We've seen Murata Makoto explain some circumstances in Japanese which
make modification of XML 1.0 seem like a very good idea for a large
number of people. [1]  I honestly can't understand why you seem to
insist that the costs are too high unless we can magically produce
additional people working in markup from places which are rather
unlikely at this point to have ready access to xml-dev or a current high
priority on markup.

> If you want to develop technologies that are appropriate for a 
> community, then you have to have people from that community involved 
> in the process.

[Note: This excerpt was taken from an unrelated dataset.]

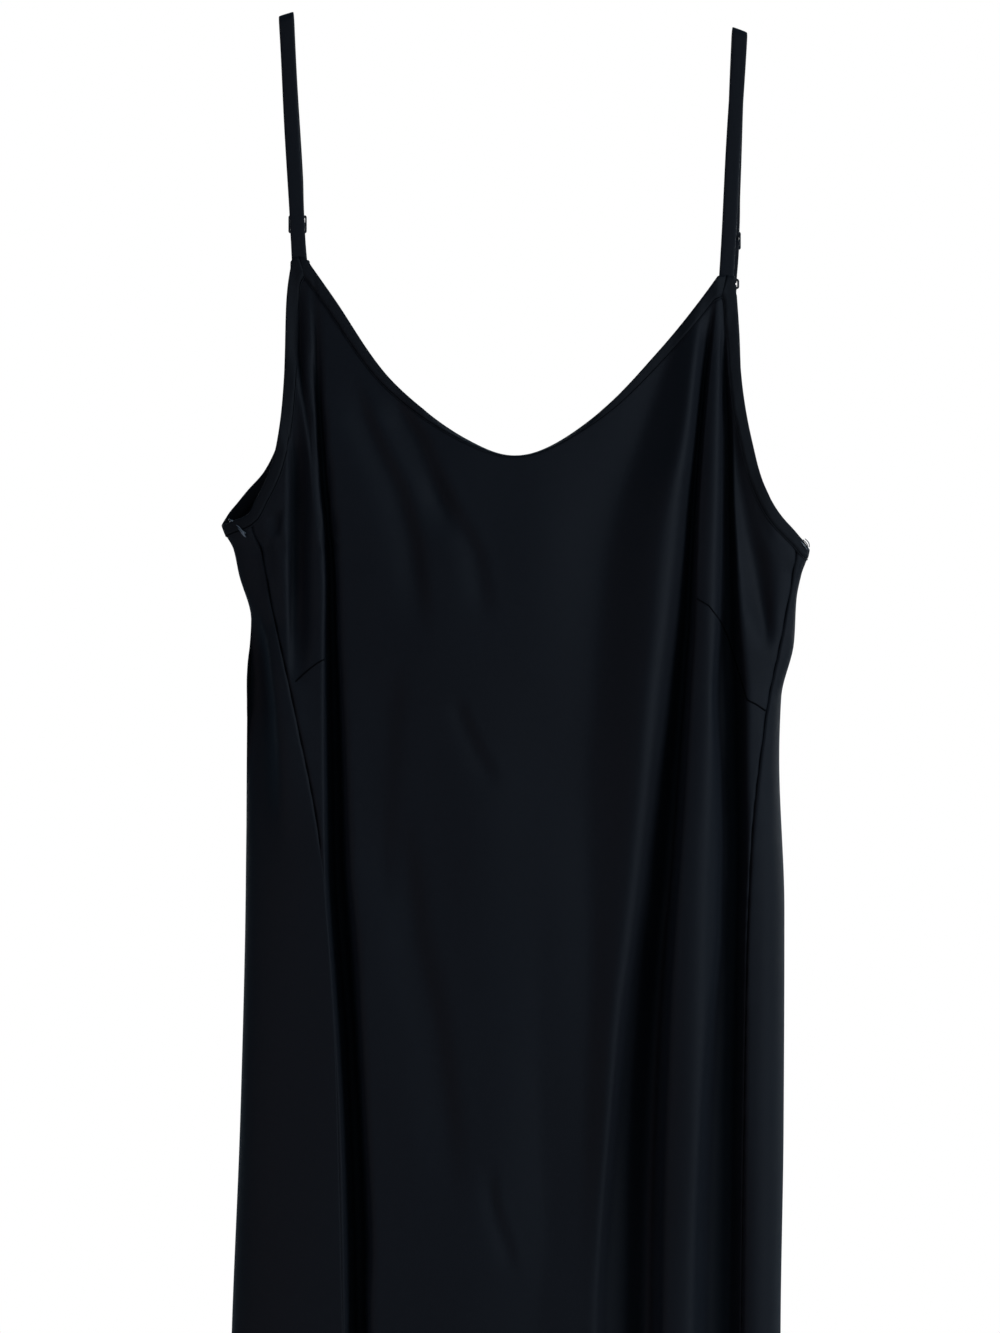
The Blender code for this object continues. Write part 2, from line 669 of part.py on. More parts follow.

A group of Fortune 500 employees from G7 nations 
> cannot reasonably expect to say what is and isn't good for Ethiopia, 
> Myanmar, or anywhere else without at least talking to and ideally 
> involving the people their decisions affect.

No, but a group of people from G7 countries can go out of their way to
avoid building systems which would exclude the people their decisions
affect.  That can work, especially in cases like this one where the
costs would be borne by the G7 folks rather that inflicted on the users
of scripts that came late to the Unicode table.